Affirmative action and Reservation in the Indian Constitution

• Objective of reservation to SCST and OBC not only to give jobs but to empower them
in decision making process of authorities and state.
• Article 16 and 335 have direct bearing on reservation in services.
• Article 46 promotes special care of the educational and economic interests of the
weaker sections of the people and in particular the SC ST and prevent them from any
kind of social injustice and exploitation.
• OBC under NCBC act (National commission for backward classes) means backward
classes other than the SC, ST as may be specified by the Central Government in the
lists.
• Article 16(4) enables the state to make reservation of appointments or posts in favour
of any backward class of citizens which in the opinion of the state, is not adequately
represented in the public services under the state.
• Backward classes not equal to backward caste or communities.
• To determine backward class a test solely based on caste, community, race, religion,
sex, descent, place of birth or residence cannot be adopted as it would be violative of
Article 16(2).
• Article 16(4) is merely an enabling provision and confers a discretionary power in the
state to reserve posts in favour of backward classes of citizens.

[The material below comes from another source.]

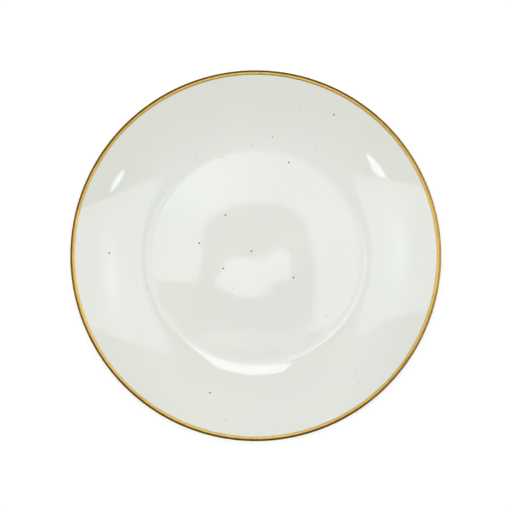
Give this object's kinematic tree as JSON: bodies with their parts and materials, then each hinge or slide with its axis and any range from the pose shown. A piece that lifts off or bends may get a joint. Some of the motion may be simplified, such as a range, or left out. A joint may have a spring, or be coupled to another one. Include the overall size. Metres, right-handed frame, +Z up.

Balance needs to be
struck between individual rights under Article 14 and 16(1) where affirmative action
needs to be taken by the state.
• Mandal commission to investigate conditions of socially and educationally backward
classes.
• In 1990, the report was used to give 27% reservation for the socially and
economically backward classes.
• In 1991, two modifications were made
▪ Poorer sections to get more preference
▪ 10% vacancies to be reserved for other economically backward classes
not covered under existing reservation scheme.

1) Indra Sawhney v. UOI

• Case pertained to reservation to OBC in central govt jobs. Memorandum


passed based on recommendations of the mandal commission to provide for
jobs.
• Validity of these reservations was challenged.
• Held: Court held that caste cannot be the sole basis for reservation, but it may
be a dominant factor as castes constitute social classes in India. Art 16(4) aims
at identifying socially and educationally backward classes rather than
individuals. Once a caste satisfies the criteria of backwardness then it becomes
a backward class for purposes of Art 16(4).
• Backward classes under 16(4) not same as socially and educationally
backward classes as in 15(4).
• Creamy layer: economically and educationally well-off individuals among the
OBCs should be excluded from the reservation list. This concept doesn’t apply
to SC/ST as they face substantial marginalization regardless of economic
status.
• Article 16(4) is not an exception to Article 16(1) but should be interpreted to
balance the various provisions.
• Reservation quota should generally not exceed 50% in anyone year, except in
exceptional circumstances. 16(4) is adequate representation and not
proportional representation.
• Reservations based on solely on economic criteria, without considering social
and educational backwardness, are not permissible under Article 16(1).
• The court upheld the concept of horizontal reservation, which provides
reservation for specific disadvantaged groups such as children of veterans in
the armed forces, disabled persons, widows, unmarried women, and people
from rural areas, as provided under Article 15(3).
• Reservation not to apply in promotions and 16(4) only allows entry into state
service.
• Rejected the reservation of 10% posts in favour of other economically
backward classes, not covered by any existing schemes of reservations.
• th
77 amendment, 16(4A) was added.
• 81st amendment 16(4B) was added.
2) M. Nagarajan v. UOI

• Challenged validity of amendments to Article 16(4-A), 16(4-B), and the proviso to


Art 335, which introduced reservation in promotion for SC/ST categories along with
consequential seniority, carry forward of backlog vacancies and relaxing qualifying
conditions.
• Held: Court held that in order to provide reservation for promotion under Article 16,
State must demonstrate compelling necessity based on data pertaining to
backwardness, lack of representation in services and overall efficiency. The court held
the constitutionality and said the consequential seniority is part of the service
jurisprudence and does not undermine the core value of equality.
• Where vacancies from previous years were filled by members of the respective
reserved categories. This did not violate the 50% ceiling on reservations and a
distinction must be made between current vacancies and carry forward vacancies, but
the court stressed on the need to not carry forward posts indefinitely.
• Creamy layer principle to be applied while giving promotions so that the benefits of
such reservation reach the most disadvantaged sections.
• While the Indra Sawhney case upheld reservations based on caste, the M. Nagarajan
case emphasized the need for compelling necessity, data-driven backwardness, and
overall efficiency as essential considerations for providing reservation in promotions.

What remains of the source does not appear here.